The band’s name has often been referred to by its literal translation from German: “Factory Pilot.” Since such a term has no real meaning in English, perhaps a better interpretation would be “Test Pilot.” With so many similar-sounding variations on the same theme – from the band to the label to the compilations – Caesar explains the distinction: “Werkpilot Industrial Releases, the label, was first, but like I said the first issues weren’t music. The first musical-release ‘Der Werkpilot’ (WP-IR 005) was a compilation of the first experimental tracks of Die Werkpiloten, plus a few separate ‘projects’ that featured other contributors, bundled with an artwork-booklet. This also had a couple tracks by my alias, Prinz Eisenhart (named after a character in a popular German comic book).”
“The second tape-release, DW’s ‘The Wonderful World Of…’ (WP-IR 013) was a structured cassette-album in a handmade hardcover. The third was the ‘Der Werkpilot 2’ sampler (WP-IR014) and the last one was ‘Half-Alive’ (WP-IR 015), which contained just four tracks and was based on demos we did for a planned single with Dean Records.”
Melancholic and moody – but balanced with a passion for uplifting melodies – DW was emotive and elegant, less dark than the musicians’ main models from Manchester. A German magazine review once described their work as “inner cinema soundtracks.” This analogy seems particularly apt for tracks like “New Arrangements”, “Junkers in Kabul” and “The Wonderful World Of..”, all of which are driving, pulsing instrumentals laden with intense feeling, the exact nature of which varies by track.

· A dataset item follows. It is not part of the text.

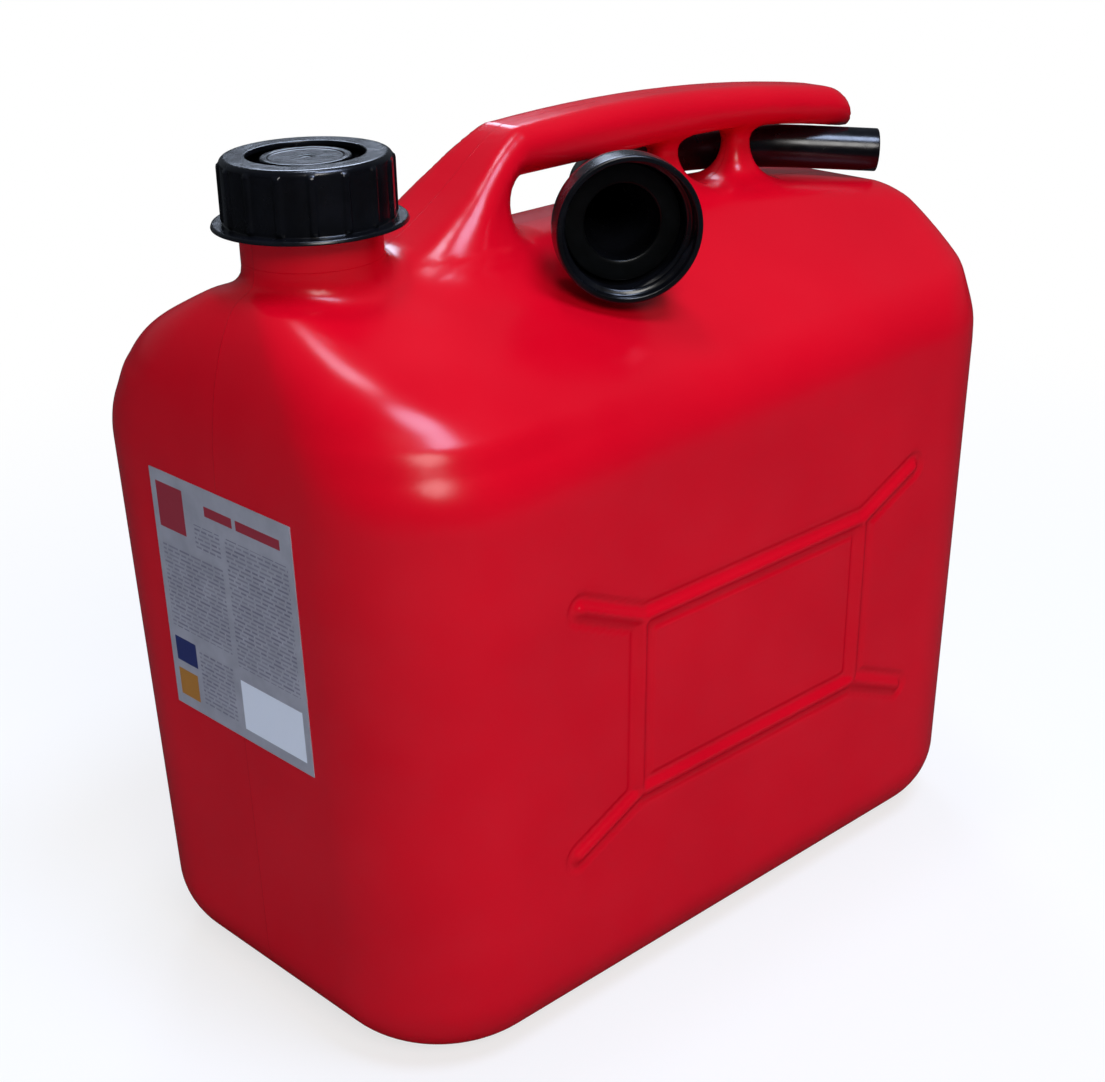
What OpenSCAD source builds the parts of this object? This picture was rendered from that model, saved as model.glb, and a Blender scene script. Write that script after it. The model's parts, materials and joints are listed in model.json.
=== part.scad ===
// Ten-litre safety gas can: a blow-moulded tank with a grip along its ridge, a press-and-turn cap,
// and a pouring spout stowed through the grip. Millimetres, +Z up, origin at the middle of the base.
// The neck is at the -X end. The two long sides face -Y and +Y.

/* [Tank] */
// Length over the two ends
tank_length = 300; // [285:1:340]
// Width over the two long sides
tank_width = 182; // [170:1:200]
// Height of the flat ridge that carries the grip
ridge_height = 252.5; // [225:0.1:280]
// Rise of the roof from the top of the side walls to the ridge
roof_rise = 58.5; // [55:0.5:62]
// Wall thickness of the blow moulding
tank_wall = 2.4; // [1.6:0.1:3.2]
// Radius of the four upright corners, seen from above
corner_radius = 44.5; // [36:0.5:50]
// Radius of the edge between base and walls
base_radius = 26; // [18:0.5:32]
// How much each end is drawn in at the base
end_draft = 3.1; // [0:0.1:6]
// How much each side is drawn in at the base
side_draft = 5.6; // [0:0.1:8]
// Radius where the side walls roll into the roof
shoulder_radius = 28; // [20:1:34]
// Half the width of the flat ridge
ridge_half_width = 13; // [11:0.5:15]
// Distance over which the front end rounds into the ridge
front_round = 28; // [22:1:36]
// Distance over which the rear end rounds into the ridge
rear_round = 9; // [7:1:16]
// Fall of the ridge from the grip to the rear end
ridge_fall = 10; // [8:0.5:12]
// Depth of the stiffening channel that runs round under the base
base_channel = 2; // [1:0.5:4]
// Width of that channel
channel_width = 20; // [16:0.5:24]

/* [Frame on the long sides] */
// Length of the raised frame between its upright bars
frame_length = 113; // [90:1:120]
// Height of the raised frame between its level bars
frame_height = 65.2; // [50:0.2:70]
// Height of the frame's middle above the base, as a part of the side wall's height
frame_place = 0.577; // [0.5:0.001:0.65]
// Distance of the frame's middle behind the middle of the tank
frame_setback = 4; // [0:0.5:10]
// Length of the four arms that run out from its corners
arm_length = 30.5; // [20:0.5:34]
// Angle of the arms above or below level
arm_angle = 24; // [15:1:35]
// Width of the raised bead
bead_width = 4.4; // [3:0.1:7]
// How far the bead stands out
bead_height = 1; // [0.6:0.1:1.6]

/* [Neck and thread] */
// Distance from the front end to the neck's axis
neck_setback = 43.6; // [40:0.2:50]
// Radius of the bore through the neck
neck_bore_radius = 17.2; // [15:0.1:18]
// Thickness of the neck's wall under the thread
neck_wall = 2.6; // [2:0.1:3]
// How far the thread stands out
thread_depth = 1.8; // [1.2:0.1:2.2]
// Rise of the thread in one turn
thread_pitch = 4.5; // [4:0.1:5]
// Number of turns of the thread
thread_turns = 1.5; // [1:0.25:1.75]
// Radius of the plain shank under the thread
shank_radius = 22.3; // [21.8:0.1:23.5]
// Height of the plain shank
shank_height = 14; // [12:0.5:18]
// Height of the threaded part above the shank
threaded_height = 12.7; // [12:0.1:16]
// Height of the flared foot between roof and shank
neck_foot = 3.5; // [2:0.1:6]

/* [Cap] */
// Free gap between pieces that turn or slide on each other
running_gap = 0.3; // [0.2:0.05:0.5]
// Thickness of the threaded inner cap
core_wall = 2.2; // [1.6:0.1:2.6]
// Thickness of the outer shell of the cap
shell_wall = 2.1; // [1.6:0.1:2.6]
// How far the grip ribs stand out
rib_height = 0.8; // [0.4:0.1:1.4]
// Number of grip ribs
rib_count = 16; // [8:1:24]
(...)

Those songs which feature Krischi’s plaintive emotional pining, however, are the most impactful. “Haunted” is a jittery, stuttering masterpiece featuring sweeping, trebly strings wafting throughout the singer’s repeated rejections of control, “this is still my life… get out of my life.” The majestic, danceable “Days In Grey” offers a similar sense of self-doubt and self-reflection as Caesar’s melodies and bass lines ebb and flow with Krischi’s deliberate delivery. The lyrics are primarily sung in English, unusual for many German bands of the era, making them all the more relatable to a wider audience.
“The use of the language may be due to the Anglo-American stuff we listened to,” Caesar says. “Fortunately, nearly everybody learned English in school. The phenomena ‘Neue Deutsche Welle’ was just evolving at that time. (Editor’s note: “Neue Deutsche Welle” (or New German Wave”, often abbreviated “NDW”) was a term used to describe the German genre derived from punk and new wave in the early 80s. It was first coined by journalist Alfred Hilsberg in the German magazine “Sounds” in 1979.) We didn’t consider ourselves to be a part of that movement. To us, the use of a CASIO keyboard and German band names was just cool and a lot of fun.”
Aside from their own self releases, Die Werkpiloten also appeared on a pair of highly sought after compilations, the “Life 85” and “Bolsche Vita” cassette comps, the latter of which also featured Front 242’s “Special Forces.” However, sadly, the band never recorded or released any material on vinyl or compact disc, though it seemed during the recording of the “Half-Alive” mini-EP in the latter part of the decade that they might. The band had been approached by Ed Ernst from Dean Records, a German label distributed in Europe by RCA/Ariola perhaps best known for releasing D.A.F.’s 1985 full-length “1st Step To Heaven”, the band’s only album in English. Ernst was a fan of “The Wonderful World Of…” and offered DW a roster spot, but things didn’t turn out exactly as planned.
“We made some demos and Dean supplied us with a producer,” Caesar recounts, “but they had some doubts over the international acceptance of the current project name. Then they wanted us to add a drummer. We realized we were more or less losing control over the thing as a whole. (The new tracks) sounded a lot different, compared to the older WP stuff.”
As a result, Caesar and Aufderstroth retired the Die Werkpiloten moniker and re-invented themselves as the short-lived Con Act. Under that name the duo released two 12-inches on Dean: 1986’s “Lucky Dog”, produced by Richard Barbieri of seminal synth act Japan, and 1987’s “Beautiful.” Within two short years, the band had been rebranded again, this time as Stac’s, a project name under which they’d release but one single, 1989’s “Best In Me”, produced by Ralf Ruppert (who was behind the mixing console for future 80sObs act Ellis, Beggs & Howard’s lone album).
So much happened so fast, but Caesar doesn’t exactly harbor any regrets. “I regard this phase as very exciting,” he says, “but it was completely separate from the things we did before. After splitting up during the last project, Chris and I lost contact. All I know is that he might still be working in the performing arts field somewhere as a lighting engineer. It’s unfortunate, because I couldn’t even tell him that our two most sought after cassette releases (‘Der Werkpilot’ and ‘The Wonderful World Of’) were just re-mastered and re-released in a beautiful gatefold package by Frank Mayer on Vinyl On Demand Records (VOD). We also compiled some unreleased tracks and demos combined in a ‘German Wave Box’ back in 2011. I’m sure he’d like to hear about that.”
It’s true that time stands still for no one. Sometimes our accomplishments, our partnerships and the friendships that we share are as fleeting as they are flourishing. But the bridges we build remain, no matter how deeply into disrepair they may fall. Though its grip might loosen over the years, nothing meaningful can ever truly lose its hold on us.
The things that attract and connect us, that bind us to an ideal… those echo on long after we become decrepit and die…like a childhood memory or a first kiss or a forgotten cassette at the bottom of a dresser drawer.